Regular readers will no doubt recall that ever since the 1990s, the Ministry of Defence (MoD) had planned to replace the famous Harrier jumpjet with the Short Takeoff and Vertical Landing (STOVL) version of the upcoming F-35 stealth fighter-attack aircraft, now in flight test, which will equip US forces and many others in coming years. In fact, Britain's interest in the F-35B meant that the lead test pilot on the type is a Brit (Graham Tomlinson, filmed above carrying out the F-35B's first vertical landing.)

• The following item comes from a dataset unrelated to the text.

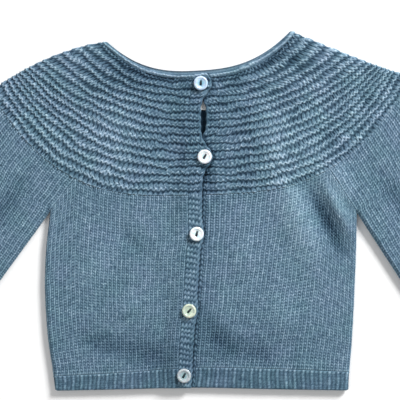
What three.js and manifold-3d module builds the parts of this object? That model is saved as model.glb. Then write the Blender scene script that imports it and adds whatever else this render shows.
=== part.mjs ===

But last year the incoming Coalition (in effect, Prime Minister David Cameron, as UK service chiefs need take orders from nobody below that level) decided that the Royal Navy will in future get a carrier equipped with catapults and arrester wires, meaning that it can operate jets fitted with a comparatively simple tailhook and strengthened for deck landings. The UK will now be purchasing the "C" carrier version of the F-35, not the jumpjet B model – though probably in very limited numbers given budget constraints and the decision to keep flying cripplingly expensive Eurofighters and Tornados as well.

The F-35C is probably a good idea as it will be cheaper to own and operate than the F-35B – and will have superior performance as it doesn't need to carry the jumpjet's complex vertical-thrust hardware.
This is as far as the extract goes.